When I returned to academia to do my PhD after a few years as a lawyer, Ian was one of my referees for admission to Cambridge. I was just finishing a Junior Research Fellowship when Ian came to Cambridge himself, and he told me all about his plans for an HRC-like institution in Cambridge, to be called CRASSH – a curious case of intellectual transplantation from the periphery back to the centre! In those early years, CRASSH existed in the cramped premises of Mill Lane, powered mostly by Ian’s extraordinary vision, but it soon grew to be so much greater than the sum of its parts. I last saw Ian in Melbourne several years ago when he so kindly attended a lecture I gave there, and we shared news of what CRASSH was now up to. It has been an honour and a delight to be Deputy Director of CRASSH from 2017-2020, and that sense of privilege has been heightened by the knowledge that I have been walking in the footsteps of giants. Ian, thank you – so many of us from ANU and from CRASSH owe you so much.

– Dr Jan-Melissa Schramm, Deputy-Director of CRASSH 2017-2020

Ian Donaldson and Mary Jacobus, CRASSH conference ‘Changing Humanities’, July 2009. Image courtesy of Hugh Mellor

Ian Donaldson Biography:

Ian Donaldson (1935 – 2020) held Honorary doctorates from Australian National University and Melbourne University (2016, 2014).
He was Regius Professor at Edinburgh University, Grace I Professor at the Faculty of English at Cambridge, a Fellow of Wadham College Oxford and King’s College Cambridge, Director of CRASSH in Cambridge, Professor of English and Director of Humanities at Research Centre Australian National University, President Australian Academy of Humanities.

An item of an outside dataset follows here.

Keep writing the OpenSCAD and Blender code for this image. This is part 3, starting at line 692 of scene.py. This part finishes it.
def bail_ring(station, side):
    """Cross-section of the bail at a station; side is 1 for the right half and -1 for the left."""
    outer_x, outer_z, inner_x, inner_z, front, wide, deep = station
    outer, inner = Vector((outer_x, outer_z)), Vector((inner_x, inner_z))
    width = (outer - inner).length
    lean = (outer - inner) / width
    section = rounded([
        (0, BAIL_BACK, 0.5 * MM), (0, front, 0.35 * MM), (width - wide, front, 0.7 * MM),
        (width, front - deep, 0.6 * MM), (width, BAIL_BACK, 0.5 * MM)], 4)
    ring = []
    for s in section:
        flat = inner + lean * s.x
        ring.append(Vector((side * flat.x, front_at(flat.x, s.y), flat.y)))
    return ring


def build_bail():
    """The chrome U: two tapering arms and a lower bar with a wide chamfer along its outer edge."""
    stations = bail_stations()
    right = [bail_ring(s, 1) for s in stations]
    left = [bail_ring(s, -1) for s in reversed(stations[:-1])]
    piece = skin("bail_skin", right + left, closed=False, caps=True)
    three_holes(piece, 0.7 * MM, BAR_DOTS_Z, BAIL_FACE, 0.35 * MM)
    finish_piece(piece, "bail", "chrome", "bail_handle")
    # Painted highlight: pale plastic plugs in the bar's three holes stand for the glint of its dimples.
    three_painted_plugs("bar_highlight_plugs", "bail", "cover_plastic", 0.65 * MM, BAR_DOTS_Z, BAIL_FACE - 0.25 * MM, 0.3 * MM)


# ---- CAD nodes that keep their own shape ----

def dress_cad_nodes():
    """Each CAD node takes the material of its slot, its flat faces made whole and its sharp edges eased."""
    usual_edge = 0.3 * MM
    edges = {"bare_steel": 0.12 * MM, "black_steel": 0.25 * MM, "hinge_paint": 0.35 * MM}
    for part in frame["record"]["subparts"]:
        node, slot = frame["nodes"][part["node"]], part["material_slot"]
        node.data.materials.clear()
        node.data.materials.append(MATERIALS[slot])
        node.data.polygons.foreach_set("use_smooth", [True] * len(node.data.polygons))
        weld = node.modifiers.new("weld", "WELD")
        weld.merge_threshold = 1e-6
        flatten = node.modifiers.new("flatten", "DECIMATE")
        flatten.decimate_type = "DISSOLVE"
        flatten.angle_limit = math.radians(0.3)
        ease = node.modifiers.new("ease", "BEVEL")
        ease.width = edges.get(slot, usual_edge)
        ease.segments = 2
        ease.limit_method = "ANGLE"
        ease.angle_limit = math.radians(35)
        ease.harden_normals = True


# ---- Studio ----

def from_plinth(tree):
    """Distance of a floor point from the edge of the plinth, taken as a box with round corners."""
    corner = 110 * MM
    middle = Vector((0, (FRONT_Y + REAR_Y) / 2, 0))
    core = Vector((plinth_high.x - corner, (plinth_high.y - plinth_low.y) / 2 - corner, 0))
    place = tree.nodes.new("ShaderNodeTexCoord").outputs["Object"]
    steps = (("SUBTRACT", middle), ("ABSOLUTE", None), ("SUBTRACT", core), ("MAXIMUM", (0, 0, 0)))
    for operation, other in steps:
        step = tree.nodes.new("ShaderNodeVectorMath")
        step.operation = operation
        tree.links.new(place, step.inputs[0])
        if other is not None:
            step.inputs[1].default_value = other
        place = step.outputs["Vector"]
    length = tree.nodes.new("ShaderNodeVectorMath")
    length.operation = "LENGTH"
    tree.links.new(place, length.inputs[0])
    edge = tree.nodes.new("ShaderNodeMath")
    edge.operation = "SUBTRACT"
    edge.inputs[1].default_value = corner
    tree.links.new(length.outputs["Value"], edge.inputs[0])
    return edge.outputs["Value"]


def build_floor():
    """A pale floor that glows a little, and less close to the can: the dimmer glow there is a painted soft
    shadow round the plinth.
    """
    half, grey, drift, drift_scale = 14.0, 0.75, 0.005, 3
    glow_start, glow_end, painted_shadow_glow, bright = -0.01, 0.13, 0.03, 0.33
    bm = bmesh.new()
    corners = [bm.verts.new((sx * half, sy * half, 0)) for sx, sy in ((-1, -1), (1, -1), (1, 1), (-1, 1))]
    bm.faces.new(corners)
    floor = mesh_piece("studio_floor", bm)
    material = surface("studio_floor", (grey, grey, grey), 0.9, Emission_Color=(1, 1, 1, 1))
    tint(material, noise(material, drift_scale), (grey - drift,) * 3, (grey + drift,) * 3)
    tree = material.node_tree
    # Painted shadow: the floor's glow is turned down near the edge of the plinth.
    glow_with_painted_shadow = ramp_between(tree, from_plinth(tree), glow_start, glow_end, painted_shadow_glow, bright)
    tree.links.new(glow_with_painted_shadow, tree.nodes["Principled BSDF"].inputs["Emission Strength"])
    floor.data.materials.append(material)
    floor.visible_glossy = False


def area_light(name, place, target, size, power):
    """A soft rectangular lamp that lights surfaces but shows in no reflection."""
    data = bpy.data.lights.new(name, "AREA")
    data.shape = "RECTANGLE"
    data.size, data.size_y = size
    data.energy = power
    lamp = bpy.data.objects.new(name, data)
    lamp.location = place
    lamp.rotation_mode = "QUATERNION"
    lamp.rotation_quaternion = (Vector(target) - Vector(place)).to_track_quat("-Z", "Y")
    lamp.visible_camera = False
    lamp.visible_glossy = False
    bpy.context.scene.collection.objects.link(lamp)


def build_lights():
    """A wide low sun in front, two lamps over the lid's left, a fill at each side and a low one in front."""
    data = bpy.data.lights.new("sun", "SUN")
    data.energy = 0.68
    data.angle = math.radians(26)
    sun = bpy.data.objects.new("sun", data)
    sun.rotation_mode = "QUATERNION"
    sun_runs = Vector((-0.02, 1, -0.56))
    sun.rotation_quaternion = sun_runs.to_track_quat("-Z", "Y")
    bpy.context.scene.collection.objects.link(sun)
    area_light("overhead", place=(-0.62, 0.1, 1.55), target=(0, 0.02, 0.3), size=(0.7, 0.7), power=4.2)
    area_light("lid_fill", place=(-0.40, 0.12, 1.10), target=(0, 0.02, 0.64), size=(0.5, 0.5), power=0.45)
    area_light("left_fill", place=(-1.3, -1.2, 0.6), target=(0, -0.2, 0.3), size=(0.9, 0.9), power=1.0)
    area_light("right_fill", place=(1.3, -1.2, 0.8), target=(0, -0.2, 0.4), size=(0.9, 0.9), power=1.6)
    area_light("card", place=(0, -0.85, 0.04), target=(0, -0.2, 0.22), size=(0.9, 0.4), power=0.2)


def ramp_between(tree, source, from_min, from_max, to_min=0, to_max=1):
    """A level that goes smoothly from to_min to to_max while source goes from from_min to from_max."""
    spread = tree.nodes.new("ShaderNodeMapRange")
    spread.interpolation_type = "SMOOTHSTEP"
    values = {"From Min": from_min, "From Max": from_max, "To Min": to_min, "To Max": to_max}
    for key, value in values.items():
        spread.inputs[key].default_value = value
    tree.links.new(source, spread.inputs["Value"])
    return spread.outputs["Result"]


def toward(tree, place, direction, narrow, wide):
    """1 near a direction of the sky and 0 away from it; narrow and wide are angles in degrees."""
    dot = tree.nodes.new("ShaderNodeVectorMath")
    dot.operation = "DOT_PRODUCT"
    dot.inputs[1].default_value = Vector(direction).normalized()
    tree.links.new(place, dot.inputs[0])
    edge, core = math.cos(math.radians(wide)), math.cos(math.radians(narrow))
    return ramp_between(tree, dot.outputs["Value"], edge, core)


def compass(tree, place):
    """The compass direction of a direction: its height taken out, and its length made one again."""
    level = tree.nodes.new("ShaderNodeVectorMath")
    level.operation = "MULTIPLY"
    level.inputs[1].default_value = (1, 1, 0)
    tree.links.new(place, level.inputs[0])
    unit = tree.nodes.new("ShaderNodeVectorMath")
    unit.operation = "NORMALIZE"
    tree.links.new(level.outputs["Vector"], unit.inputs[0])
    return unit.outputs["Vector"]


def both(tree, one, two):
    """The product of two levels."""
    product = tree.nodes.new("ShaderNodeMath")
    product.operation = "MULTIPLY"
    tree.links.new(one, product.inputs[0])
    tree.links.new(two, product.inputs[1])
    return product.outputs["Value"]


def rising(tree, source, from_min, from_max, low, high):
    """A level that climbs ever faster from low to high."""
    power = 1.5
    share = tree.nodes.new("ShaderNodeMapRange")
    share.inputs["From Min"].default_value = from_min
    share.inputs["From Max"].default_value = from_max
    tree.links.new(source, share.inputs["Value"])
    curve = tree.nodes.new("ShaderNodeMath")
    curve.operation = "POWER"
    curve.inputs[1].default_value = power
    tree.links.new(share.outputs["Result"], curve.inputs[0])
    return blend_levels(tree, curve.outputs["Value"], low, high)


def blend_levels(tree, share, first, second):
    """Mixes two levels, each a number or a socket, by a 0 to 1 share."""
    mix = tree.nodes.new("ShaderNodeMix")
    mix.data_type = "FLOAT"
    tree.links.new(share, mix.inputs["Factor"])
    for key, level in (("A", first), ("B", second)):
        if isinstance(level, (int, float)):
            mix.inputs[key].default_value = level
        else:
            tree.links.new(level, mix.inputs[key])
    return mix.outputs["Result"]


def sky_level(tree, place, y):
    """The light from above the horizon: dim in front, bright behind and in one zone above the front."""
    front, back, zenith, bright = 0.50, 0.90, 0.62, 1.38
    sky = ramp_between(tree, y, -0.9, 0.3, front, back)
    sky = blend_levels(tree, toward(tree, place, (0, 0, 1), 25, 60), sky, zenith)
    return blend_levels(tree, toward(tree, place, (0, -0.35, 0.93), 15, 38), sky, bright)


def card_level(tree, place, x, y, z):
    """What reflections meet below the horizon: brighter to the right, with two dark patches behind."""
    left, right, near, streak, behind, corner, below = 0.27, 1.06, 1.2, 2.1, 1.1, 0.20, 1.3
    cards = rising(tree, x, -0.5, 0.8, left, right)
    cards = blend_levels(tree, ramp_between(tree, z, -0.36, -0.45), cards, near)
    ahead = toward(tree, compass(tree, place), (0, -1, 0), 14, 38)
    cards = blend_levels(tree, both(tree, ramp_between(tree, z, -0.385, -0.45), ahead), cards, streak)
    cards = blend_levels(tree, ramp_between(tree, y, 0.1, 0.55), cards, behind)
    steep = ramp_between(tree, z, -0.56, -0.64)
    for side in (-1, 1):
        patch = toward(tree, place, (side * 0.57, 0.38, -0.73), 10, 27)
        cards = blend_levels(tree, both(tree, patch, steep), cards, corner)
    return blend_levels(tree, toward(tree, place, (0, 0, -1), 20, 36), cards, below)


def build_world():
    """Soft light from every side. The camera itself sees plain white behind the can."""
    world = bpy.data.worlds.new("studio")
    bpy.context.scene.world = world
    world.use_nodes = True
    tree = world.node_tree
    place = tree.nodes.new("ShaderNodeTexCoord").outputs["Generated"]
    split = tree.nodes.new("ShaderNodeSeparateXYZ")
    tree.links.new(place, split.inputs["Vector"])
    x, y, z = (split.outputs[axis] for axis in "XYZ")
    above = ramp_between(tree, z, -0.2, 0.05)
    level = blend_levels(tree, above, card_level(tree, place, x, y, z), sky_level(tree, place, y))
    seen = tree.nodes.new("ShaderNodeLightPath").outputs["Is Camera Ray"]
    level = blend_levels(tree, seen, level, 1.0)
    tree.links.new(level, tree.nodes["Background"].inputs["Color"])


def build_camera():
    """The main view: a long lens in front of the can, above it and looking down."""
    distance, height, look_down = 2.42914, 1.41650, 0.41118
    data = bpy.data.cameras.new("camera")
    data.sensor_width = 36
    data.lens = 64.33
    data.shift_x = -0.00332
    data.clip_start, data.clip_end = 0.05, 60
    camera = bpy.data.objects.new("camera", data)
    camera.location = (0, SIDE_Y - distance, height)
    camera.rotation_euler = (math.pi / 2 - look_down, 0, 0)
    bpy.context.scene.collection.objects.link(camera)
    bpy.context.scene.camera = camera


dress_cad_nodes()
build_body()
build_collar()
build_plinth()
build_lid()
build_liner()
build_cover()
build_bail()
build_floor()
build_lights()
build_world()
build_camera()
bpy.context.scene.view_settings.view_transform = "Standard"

Appendix: CRASSH’s Ordinances were written by Professor Hugh Mellor (Emeritus Professor of Philosophy in the Faculty of Philosophy, Cambridge). He raised the initial funding for CRASSH and delivered it to the Boards of all the Faculties and the two Schools. To publicise CRASSH, Professor Mellor organised public meetings at the Lady Mitchell Hall and at the British Academy. The space on Mill Lane (behind the Pitt Press Building) was found and acquired for CRASSH by Professor Mellor when it was being vacated by DAMTP.